-------- SUPPLIED ENTRIES --------

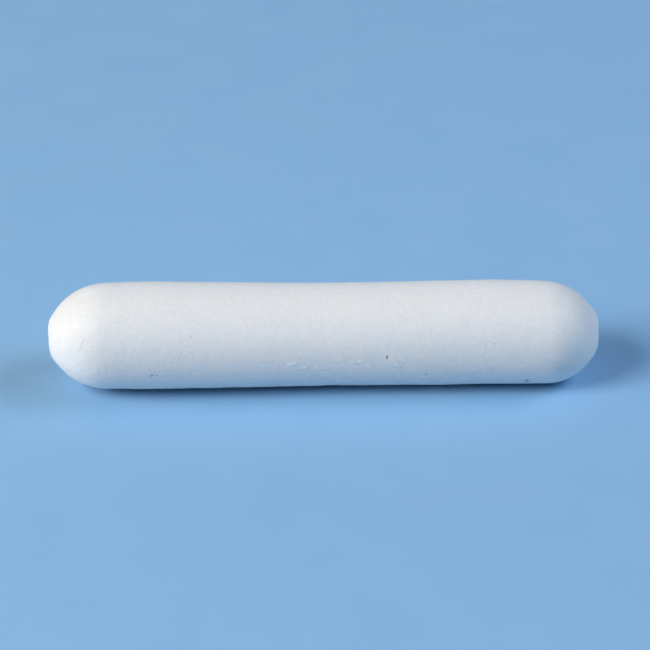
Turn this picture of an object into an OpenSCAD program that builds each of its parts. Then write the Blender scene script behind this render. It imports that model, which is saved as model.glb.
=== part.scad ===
// Magnetic stir bar: a permanent magnet rod sealed in a moulded PTFE jacket.
// The bar lies on its side on the plane z = 0, along X, with its thick end at -X.
// The jacket shrank as it cooled, so it is slimmer at its waist than at its two shoulders.

/* [Jacket] */
// Length of the bar over both noses
bar_length = 40; // [36:0.5:60]
// Diameter at the shoulder of the thick end
thick_d = 7.84; // [7.6:0.02:8.8]
// Diameter at the shoulder of the thin end
thin_d = 7.62; // [7.54:0.02:8.6]
// Diameter at the waist
waist_d = 7.52; // [7:0.02:7.54]
// How far the waist lies from mid length, towards the thin end
waist_offset = 0.2; // [-3:0.1:3]
// Part of the way from shoulder to waist over which the taper starts or fades
taper_ease = 0.12; // [0.05:0.01:0.5]

/* [Ends] */
// Distance from each nose to its shoulder
shoulder_setback = 7.6; // [6:0.1:9]
// Radius of the long flank curve between dome and shoulder
flank_r = 140; // [60:5:200]
// Radius of the dome at the thick end
thick_dome_r = 4.7; // [4.2:0.05:5.4]
// Radius of the dome at the thin end
thin_dome_r = 4.25; // [4:0.05:5.2]
// Diameter of the flat that the moulding pin leaves on each nose
nose_flat_d = 2.1; // [1.2:0.1:2.6]
// Rounding of the rim of each nose flat
rim_r = 0.35; // [0.1:0.05:0.6]

/* [Magnet] */
// Thickness of the jacket over the magnet's side, measured at the waist
side_wall = 1.2; // [0.8:0.05:1.6]
// Thickness of the jacket over each end of the magnet, on the axis
end_wall = 3.5; // [3:0.1:5]
// Gap between the magnet and the jacket, all round
magnet_clearance = 0.02; // [0.01:0.01:0.1]
// Chamfer on both ends of the magnet
magnet_chamfer = 0.35; // [0.1:0.05:0.8]

/* [Hidden] */

// Angle steps per rim, dome and flank arc, and steps from each shoulder to the waist
rim_steps = 6;
dome_steps = 30;
flank_steps = 4;
taper_steps = 24;

half_length = bar_length / 2;
shoulder_z = half_length - shoulder_setback;
magnet_r = waist_d / 2 - side_wall - magnet_clearance;
magnet_half = half_length - end_wall - magnet_clearance;

// Points are [radius, station], with the station along the bar's own axis.
// An arc's angle is 0 where it faces the nose and 90 where it faces straight outwards.
function arc(centre, r, from, to, steps) =
    [for (i = [0:steps]) let (a = from + (to - from) * i / steps) centre + r * [sin(a), -cos(a)]];

// Centre of a circle at distance p_r from point p and q_r from point q, on the waist's side of both
function shared_centre(p, p_r, q, q_r) =
    let (
        gap = norm(q - p),
        along = (q - p) / gap,
        reach = (p_r * p_r - q_r * q_r + gap * gap) / (2 * gap),
        side = sqrt(p_r * p_r - reach * reach)
    )
    p + reach * along + side * [along[1], -along[0]];

// One end from its nose flat to its shoulder, with the nose at station 0:
// the rim, the dome and the flank are arcs that run into one another without a kink
function end_curve(shoulder_r, dome_r) =
    let (
        rim = [nose_flat_d / 2, rim_r],
        flank = [shoulder_r - flank_r, shoulder_setback],
        dome = shared_centre(rim, dome_r - rim_r, flank, flank_r - dome_r),
        rim_turn = atan2(rim[0] - dome[0], dome[1] - rim[1]),
        dome_turn = atan2(dome[0] - flank[0], flank[1] - dome[1])
    )
    concat(
        [[0, 0]],
        arc(rim, rim_r, 0, rim_turn, rim_steps),
        past_first(arc(dome, dome_r, rim_turn, dome_turn, dome_steps)),
        past_first(arc(flank, flank_r, dome_turn, 90, flank_steps))
    );

function past_first(points) = [for (i = [1:len(points) - 1]) points[i]];

// Share of a taper's fall reached at share t of its way: it starts and fades gently, and is straight between
function eased(t) =
    t < taper_ease ? t * t / (2 * taper_ease * (1 - taper_ease))
    : t > 1 - taper_ease ? 1 - (1 - t) * (1 - t) / (2 * taper_ease * (1 - taper_ease))
    : (t - taper_ease / 2) / (1 - taper_ease);

// The points between two ends of a taper, without the ends themselves
function taper(from, to) =
    [for (i = [1:taper_steps - 1])
        let (t = i / taper_steps)
        [from[0] + (to[0] - from[0]) * eased(t), from[1] + (to[1] - from[1]) * t]];

thick_end = [for (p = end_curve(thick_d / 2, thick_dome_r)) [p[0], p[1] - half_length]];
thin_end = [for (p = end_curve(thin_d / 2, thin_dome_r)) [p[0], half_length - p[1]]];
waist = [waist_d / 2, waist_offset];
last = len(thin_end) - 1;

// Half section of the jacket from the thick nose to the thin nose
jacket_outline = concat(
    thick_end,
    taper(thick_end[len(thick_end) - 1], waist),
    [waist],
    taper(waist, thin_end[last]),
    [for (i = [last:-1:0]) thin_end[i]]
);

// The bar leans until both shoulders touch the plane it lies on
lay_angle = atan((thick_d - thin_d) / (4 * shoulder_z));
lift = max([for (p = jacket_outline) p[0] * cos(lay_angle) + p[1] * sin(lay_angle)]);

// Sets a bar that is drawn upright round Z down on its side, thick end at -X
module lay_down() {
    translate([0, 0, lift])
        rotate([0, 90 + lay_angle, 0])
            children();
}

// A round rod with chamfered ends, centred on the origin; grow makes it larger on every side
module rod(grow = 0) {
    r = magnet_r + grow;
    half = magnet_half + grow;
    rotate_extrude($fn = 144)
        polygon([
            [0, -half], [r - magnet_chamfer, -half], [r, magnet_chamfer - half],
            [r, half - magnet_chamfer], [r - magnet_chamfer, half], [0, half]
        ]);
}

module jacket() {
    color([0.93, 0.94, 0.95])
        lay_down()
            difference() {
                rotate_extrude($fn = 144)
                    polygon(jacket_outline);
                rod(magnet_clearance);
            }
}

module magnet() {
    color([0.42, 0.43, 0.45])
        lay_down()
            rod();
}

jacket();
magnet();
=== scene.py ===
import math
import bpy
import bmesh
from mathutils import Matrix, Vector


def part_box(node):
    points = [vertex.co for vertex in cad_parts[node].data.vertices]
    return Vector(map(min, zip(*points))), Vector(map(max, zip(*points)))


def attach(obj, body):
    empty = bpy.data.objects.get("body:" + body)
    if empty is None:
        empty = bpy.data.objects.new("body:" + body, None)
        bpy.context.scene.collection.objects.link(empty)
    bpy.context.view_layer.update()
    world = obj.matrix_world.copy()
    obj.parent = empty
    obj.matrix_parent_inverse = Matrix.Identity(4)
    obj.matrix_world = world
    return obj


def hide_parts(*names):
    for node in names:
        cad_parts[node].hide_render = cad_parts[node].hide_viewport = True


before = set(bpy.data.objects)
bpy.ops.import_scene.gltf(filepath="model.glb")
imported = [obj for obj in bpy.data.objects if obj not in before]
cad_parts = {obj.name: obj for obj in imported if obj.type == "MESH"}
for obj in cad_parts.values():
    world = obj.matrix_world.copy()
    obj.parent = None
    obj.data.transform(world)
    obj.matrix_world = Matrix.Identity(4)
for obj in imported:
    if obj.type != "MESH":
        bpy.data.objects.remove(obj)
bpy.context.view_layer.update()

mm = 0.001
hair = 0.001    # mm, too little to see
jacketLow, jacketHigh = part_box("jacket")
magnetLow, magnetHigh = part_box("magnet")


def clearSelection():
    if bpy.context.object and bpy.context.object.mode != "OBJECT":
        bpy.ops.object.mode_set(mode="OBJECT")
    bpy.ops.object.select_all(action="DESELECT")


def pickOnly(obj):
    clearSelection()
    obj.select_set(True)
    bpy.context.view_layer.objects.active = obj


def startEditing(obj, selectBy="VERT"):
    pickOnly(obj)
    bpy.ops.object.mode_set(mode="EDIT")
    bpy.ops.mesh.select_mode(type=selectBy)
    bpy.ops.mesh.select_all(action="DESELECT")


def selectVerts(obj, wanted):
    mesh = bmesh.from_edit_mesh(obj.data)
    for vert in mesh.verts:
        vert.select = wanted(vert.co)
    mesh.select_flush(True)
    bmesh.update_edit_mesh(obj.data)


def selectNearest(obj, place):
    mesh = bmesh.from_edit_mesh(obj.data)
    closest = min(mesh.verts, key=lambda vert: (vert.co - place).length_squared)
    closest.select = True
    bmesh.update_edit_mesh(obj.data)


def softMove(move, reach):    # in mm, drawing the skin along as far as it reaches
    bpy.ops.transform.translate(value=Vector(move) * mm, use_proportional_edit=True,
                                proportional_edit_falloff="SMOOTH", proportional_size=reach * mm)


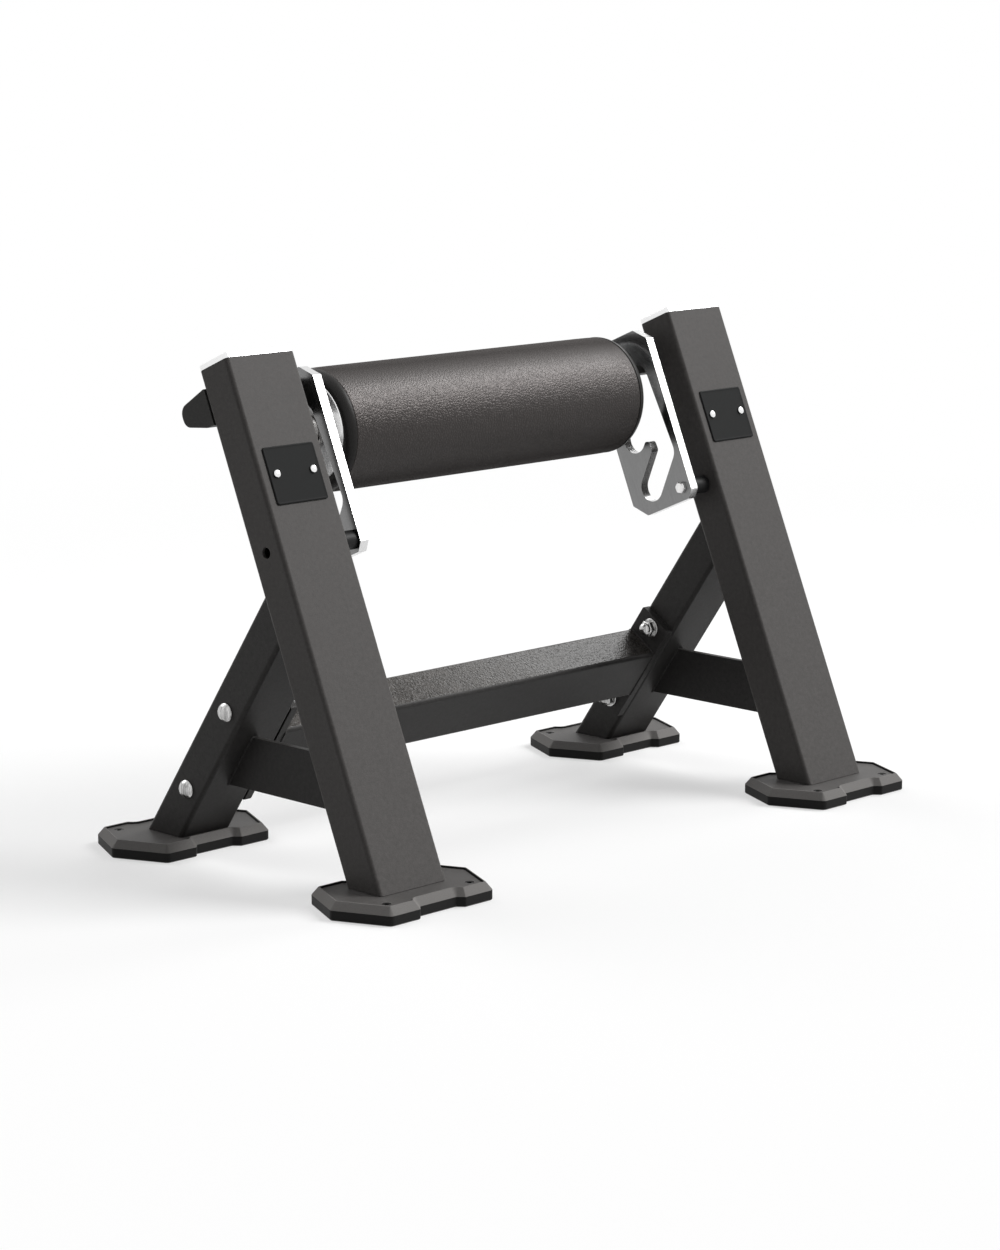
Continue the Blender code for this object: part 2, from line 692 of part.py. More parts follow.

--------

SET TASK:
Each line from the one containing "on every side" through the one containing "bpy.context.scene.collection.objects.link(empty)" must be retyped exactly, the first and last of these included.

RESULT OF THE EXERCISE:
// A round rod with chamfered ends, centred on the origin; grow makes it larger on every side
module rod(grow = 0) {
    r = magnet_r + grow;
    half = magnet_half + grow;
    rotate_extrude($fn = 144)
        polygon([
            [0, -half], [r - magnet_chamfer, -half], [r, magnet_chamfer - half],
            [r, half - magnet_chamfer], [r - magnet_chamfer, half], [0, half]
        ]);
}

module jacket() {
    color([0.93, 0.94, 0.95])
        lay_down()
            difference() {
                rotate_extrude($fn = 144)
                    polygon(jacket_outline);
                rod(magnet_clearance);
            }
}

module magnet() {
    color([0.42, 0.43, 0.45])
        lay_down()
            rod();
}

jacket();
magnet();
=== scene.py ===
import math
import bpy
import bmesh
from mathutils import Matrix, Vector


def part_box(node):
    points = [vertex.co for vertex in cad_parts[node].data.vertices]
    return Vector(map(min, zip(*points))), Vector(map(max, zip(*points)))


def attach(obj, body):
    empty = bpy.data.objects.get("body:" + body)
    if empty is None:
        empty = bpy.data.objects.new("body:" + body, None)
        bpy.context.scene.collection.objects.link(empty)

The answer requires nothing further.